Consistent with Thorson, it is well settled that the re-filing by one proper plaintiff after dismissal by another, or the substitution or joinder of one proper plaintiff with another, after expiration of the statute of limitations but before judgment, relates back to the original petition. See e.g., Denton v. Soonattrukal, 149 S.W.3d 517 (Mo. App. S.D. 2004) (daughter’s action timely under saving statute after dismissal of first action by other daughter), and State ex rel. Stephens v. Henson, 772 S.W.2d 706 (Mo. App. S.D. 1989) (children added as co-plaintiffs in widow’s second suit filed under saving statute). Conversely, it is also well settled that, if the party filing the original petition is a “stranger to the suit” and lacks a legal or beneficial interest in the cause of action, then substitution of the proper plaintiff after expiration of the statute of limitations will not relate back. Thorson, 248 S.W.3d at 595; Forehand v. Hall, 355 S.W.2d 940 (Mo. banc 1962).

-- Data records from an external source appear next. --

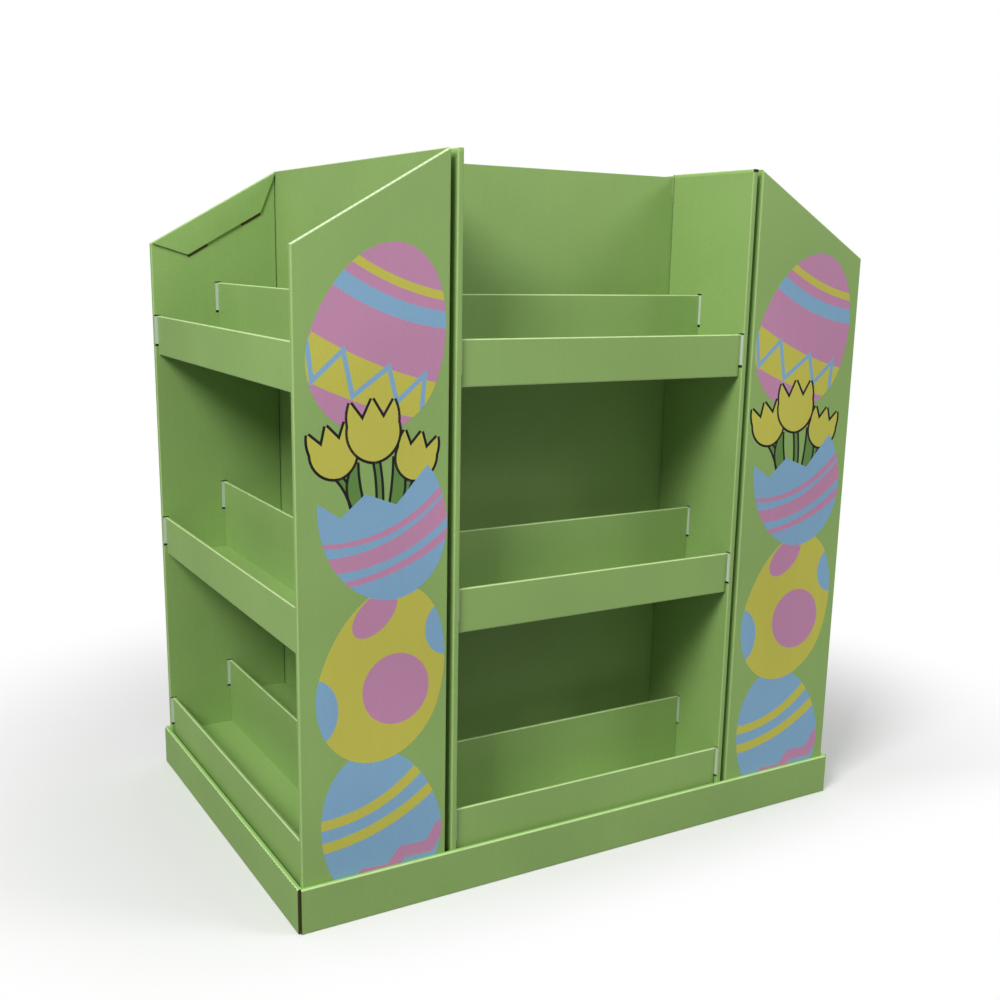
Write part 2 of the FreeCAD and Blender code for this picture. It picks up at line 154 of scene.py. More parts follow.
def make_skin_group():
    """Printed skin: uneven ink, faint upright streaks, paler folds and cracks to bare paper. The paler
    folds are partly worn ink and partly a painted highlight.
    """
    takes = {"Position": "NodeSocketVector", "Color": "NodeSocketColor", "Fold Wear And Highlight Color": "NodeSocketColor",
             "Bare Color": "NodeSocketColor", "Fold": "NodeSocketFloat", "Flutes": "NodeSocketFloat"}
    gives = {"Color": "NodeSocketColor", "Roughness": "NodeSocketFloat"}
    tree, takes, gives = shader_group("printed skin", takes, gives)
    place = takes["Position"]
    broad = ramp(tree, cloud(tree, place, BLOTCH_SCALE), NOISE_LOW, NOISE_HIGH, 0.95, 1.05)
    grain = ramp(tree, cloud(tree, place, GRAIN_SCALE, 3.0), NOISE_LOW, NOISE_HIGH, 0.96, 1.04)
    drawn = node(tree, "ShaderNodeVectorMath", {0: place, 1: STREAK_SCALE}, operation="MULTIPLY")
    streaks = ramp(tree, cloud(tree, drawn.outputs[0], 1.0), NOISE_LOW, NOISE_HIGH, 0.992, 1.008)
    washboard = ramp(tree, takes["Flutes"], 0.0, 1.0, 0.996, 1.004)
    uneven = maths(tree, "MULTIPLY", broad, grain)
    tone = maths(tree, "MULTIPLY", uneven, maths(tree, "MULTIPLY", streaks, washboard))
    grey = node(tree, "ShaderNodeCombineXYZ", {0: tone, 1: tone, 2: tone}).outputs[0]
    inked = blend_colours(tree, 1.0, takes["Color"], grey, "MULTIPLY")
    # Painted highlight, partly worn ink: the paler fold colour is laid in patches on bent faces and
    # sloping tops.
    wear_and_highlight_patches = ramp(tree, cloud(tree, place, RUB_SCALE, 4.0), 0.25, 0.6, 0.72, 1.0)
    worn_and_highlit_share = maths(tree, "MULTIPLY", takes["Fold"], wear_and_highlight_patches)
    folded = blend_colours(tree, worn_and_highlit_share, inked, takes["Fold Wear And Highlight Color"])
    crazing = ramp(tree, cloud(tree, place, CRACK_SCALE, 5.0), 0.62, 0.72)
    cracks = maths(tree, "MULTIPLY", takes["Fold"], crazing)
    join(tree, blend_colours(tree, cracks, folded, takes["Bare Color"]), gives["Color"])
    sheen = cloud(tree, place, SHEEN_SCALE, 3.0)
    join(tree, ramp(tree, sheen, NOISE_LOW, NOISE_HIGH, 0.5, 0.62), gives["Roughness"])
    return tree


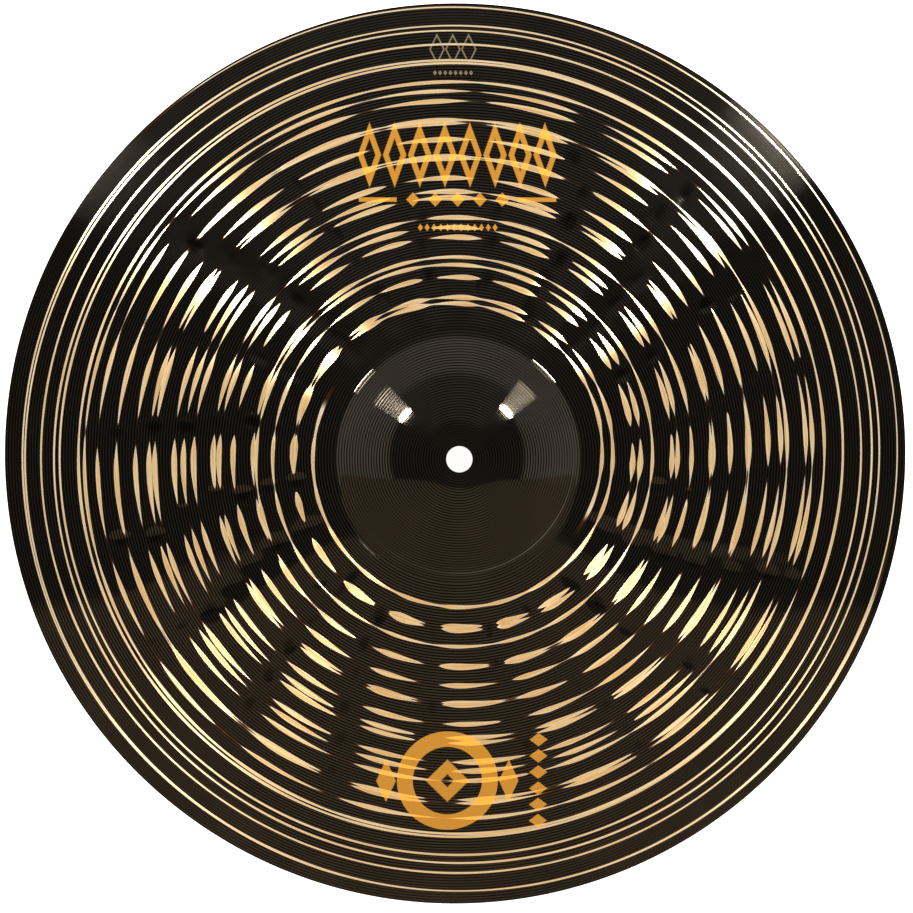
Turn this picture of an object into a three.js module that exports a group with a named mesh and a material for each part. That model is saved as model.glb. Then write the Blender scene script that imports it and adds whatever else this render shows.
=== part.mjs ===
// A hand-hammered crash cymbal: one disc of cast bronze, pressed into a bell and a bow and turned on a lathe.
// Millimetres, +Z up. The rim rests on z = 0 and the origin is at its centre, so the hole's axis is +Z.
// The whole cymbal is one revolved sheet. Its mid-surface is described from the hole outwards as a flat
// crown, a round dome, a fillet at the dome's foot and a long bow, and the two skins lie half a thickness
// to either side of it.

import * as THREE from 'three';

// Driving dimensions
const CYMBAL_DIAMETER = 457.2; // 18 inches over the rim
const HOLE_DIAMETER = 13; // clears the threaded rod of a stand in its sleeve
const SEAT_WIDTH = 3.5; // flat ring round the hole, where the felts press
const BELL_DIAMETER = 126; // where the fillet at the bell's foot runs into the bow
const BELL_RISE = 22; // crown above the inner end of the bow
const BOW_RISE = 28; // inner end of the bow above the rim
const BOW_INNER_SLOPE = 6; // degrees that the bow falls where it leaves the bell
const BELL_FILLET_RADIUS = 8; // hollow curve at the bell's foot
const BELL_THICKNESS = 1.5; // sheet at the hole and over the bell
const RIM_THICKNESS = 1.05; // sheet at the rim, thinned by the lathe

// Fineness of the revolved solid
const TURN_SEGMENTS = 96;
const DOME_STEPS = 7;
const FILLET_STEPS = 4;
const BOW_STEPS = 8;
const LIP_STEPS = 4;

const COATED_BRONZE = { color: 0x1a1612, roughness: 0.35, metalness: 0.9 };

const radians = THREE.MathUtils.degToRad;

// The thickness falls evenly from the bell's foot to the rim.
function thicknessAt(radius) {
  const share = (radius - BELL_DIAMETER / 2) / (CYMBAL_DIAMETER / 2 - BELL_DIAMETER / 2);
  return THREE.MathUtils.lerp(BELL_THICKNESS, RIM_THICKNESS, THREE.MathUtils.clamp(share, 0, 1));
}

// A place on the mid-surface: radius, height and how steeply the sheet falls there, in radians.
function station(radius, height, slope) {
  return { radius, height, slope };
}

// Places along an arc that falls from one slope to another. A positive bend radius is a dome and a
// negative one a hollow. The first place is left out, because the stretch before it ends there.
function arcStations(start, bendRadius, endSlope, steps) {
  const centreRadius = start.radius - bendRadius * Math.sin(start.slope);
  const centreHeight = start.height - bendRadius * Math.cos(start.slope);
  const stations = [];
  for (let step = 1; step <= steps; step += 1) {
    const slope = THREE.MathUtils.lerp(start.slope, endSlope, step / steps);
    const radius = centreRadius + bendRadius * Math.sin(slope);
    const height = centreHeight + bendRadius * Math.cos(slope);
    stations.push(station(radius, height, slope));
  }
  return stations;
}

// The mid-surface from the hole to the rim.
function midSurface() {
  const rimRadius = (CYMBAL_DIAMETER - RIM_THICKNESS) / 2;
  const rimHeight = RIM_THICKNESS / 2;
  const footRadius = BELL_DIAMETER / 2;
  const footHeight = rimHeight + BOW_RISE;
  const footSlope = radians(BOW_INNER_SLOPE);
  const crownRadius = HOLE_DIAMETER / 2 + SEAT_WIDTH;
  const crownHeight = footHeight + BELL_RISE;

  // The fillet's centre stands over the bell's foot. The dome starts level at the crown's edge, and its
  // bend radius is the one that makes it touch the fillet.
  const filletRadius = footRadius + BELL_FILLET_RADIUS * Math.sin(footSlope);
  const filletHeight = footHeight + BELL_FILLET_RADIUS * Math.cos(footSlope);
  const reach = filletRadius - crownRadius;
  const drop = crownHeight - filletHeight;
  const domeBend = (reach ** 2 + drop ** 2 - BELL_FILLET_RADIUS ** 2) / (2 * (BELL_FILLET_RADIUS + drop));
  const domeSlope = Math.atan2(reach, domeBend - drop);

  // The bow is one arc, so its chord falls at the mean of its two end slopes.
  const chordSlope = Math.atan2(footHeight - rimHeight, rimRadius - footRadius);
  const rimSlope = 2 * chordSlope - footSlope;
  const bowBend = (rimRadius - footRadius) / (Math.sin(rimSlope) - Math.sin(footSlope));

  const hole = station(HOLE_DIAMETER / 2, crownHeight, 0);
  const crown = station(crownRadius, crownHeight, 0);
  const dome = arcStations(crown, domeBend, domeSlope, DOME_STEPS);
  const fillet = arcStations(dome.at(-1), -BELL_FILLET_RADIUS, footSlope, FILLET_STEPS);
  const bow = arcStations(fillet.at(-1), bowBend, rimSlope, BOW_STEPS);
  return [hole, crown, ...dome, ...fillet, ...bow];
}

// One point of a skin: side +1 is the top and -1 the underside.
function skinPoint({ radius, height, slope }, side) {
  const offset = (side * thicknessAt(radius)) / 2;
  return new THREE.Vector2(radius + offset * Math.sin(slope), height + offset * Math.cos(slope));
}

// The rim's lip is half round. Its points run from the top skin to the underside, and take in the
// outermost point and the lowest one.
function lipPoints(rim) {
  const points = [];
  for (let step = 1; step <= LIP_STEPS; step += 1) {
    const turn = (Math.PI * step) / LIP_STEPS;
    const radius = rim.radius + (RIM_THICKNESS / 2) * Math.sin(turn);
    const height = rim.height + (RIM_THICKNESS / 2) * Math.cos(turn);
    points.push(new THREE.Vector2(radius, height));
  }
  return points;
}

function cymbalGeometry() {
  const stations = midSurface();
  const top = stations.map((place) => skinPoint(place, 1));
  const underside = stations.map((place) => skinPoint(place, -1)).reverse();
  const outline = [...top, ...lipPoints(stations.at(-1)), ...underside];
  outline.push(outline[0].clone());
  const geometry = new THREE.LatheGeometry(outline.reverse(), TURN_SEGMENTS);
  geometry.rotateX(Math.PI / 2);
  return geometry;
}

const cymbal = new THREE.Mesh(cymbalGeometry(), new THREE.MeshStandardMaterial(COATED_BRONZE));
cymbal.name = 'cymbal';

const group = new THREE.Group();
group.add(cymbal);

export default group;
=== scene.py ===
"""A black-coated crash cymbal of hammered bronze, lying on a pale table.

The cymbal is one sheet: a section is drawn point by point, spun into a disc and dented along its hammer
columns. Two spiral lathe cuts bare the bronze where the hammered sheet stands high.
"""

import math
import random

import bpy
import numpy as np
from mathutils import Matrix, Vector


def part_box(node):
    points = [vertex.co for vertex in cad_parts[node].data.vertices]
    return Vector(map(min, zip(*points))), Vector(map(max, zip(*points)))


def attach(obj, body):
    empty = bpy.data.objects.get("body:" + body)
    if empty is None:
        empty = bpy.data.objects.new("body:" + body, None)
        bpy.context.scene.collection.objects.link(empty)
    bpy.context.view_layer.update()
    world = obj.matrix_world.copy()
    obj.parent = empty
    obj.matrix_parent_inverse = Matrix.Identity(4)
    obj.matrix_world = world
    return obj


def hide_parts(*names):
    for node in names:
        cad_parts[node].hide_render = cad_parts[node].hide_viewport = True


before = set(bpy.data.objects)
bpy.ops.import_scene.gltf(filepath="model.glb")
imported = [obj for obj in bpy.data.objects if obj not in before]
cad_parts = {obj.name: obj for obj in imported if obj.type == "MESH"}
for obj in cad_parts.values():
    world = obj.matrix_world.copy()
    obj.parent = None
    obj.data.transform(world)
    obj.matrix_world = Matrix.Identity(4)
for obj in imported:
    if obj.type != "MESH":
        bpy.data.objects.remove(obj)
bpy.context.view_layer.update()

MM = 0.001

# The sheet, in metres. The rim and the crown come from the frame.
RIM_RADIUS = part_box("cymbal")[1][0]
CROWN_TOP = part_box("cymbal")[1][2]
HOLE_RADIUS = 6.5 * MM
CROWN_RADIUS = 10 * MM
BELL_RADIUS = 63 * MM
BELL_RISE = 22 * MM
BOW_INNER_SLOPE = math.radians(6)
BELL_FILLET = 8 * MM
BELL_THICKNESS = 1.5 * MM
RIM_THICKNESS = 1.05 * MM

# How finely the sheet is drawn
SEGMENTS = 576
TOP_BELL_STEP = 2.6 * MM
TOP_BOW_STEP = 2.15 * MM
UNDER_BELL_STEP = 5 * MM
UNDER_BOW_STEP = 5 * MM
FILLET_STEP = 1.2 * MM
LIP_STEPS = 6
LAST_STEP = 0.05  # of a full step, so that an edge is not shaded into the skin beside it
HOLE_CHAMFER = 0.25 * MM
MERGE_DISTANCE = 0.01 * MM
SHARP_EDGE = math.radians(40)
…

The foregoing precedent dictates the result here. Given that DarrelFs surviving parents were superior plaintiffs as members of the first class under § 537.080, Grandmother was not an eligible third-class plaintiff, so her petition was never viable. Consequently, Mother’s subsequent petition cannot relate back to Grandmother’s petition under the saving statute, and the trial court’s judgment must be affirmed. ■
Lisa Van Amburg, Presiding Judge, concurs in a separate opinion. Coleen Dolan, Judge concurs in opinion of Judge Mary K. Hoff and concurring opinion of Judge Lisa Van Amburg.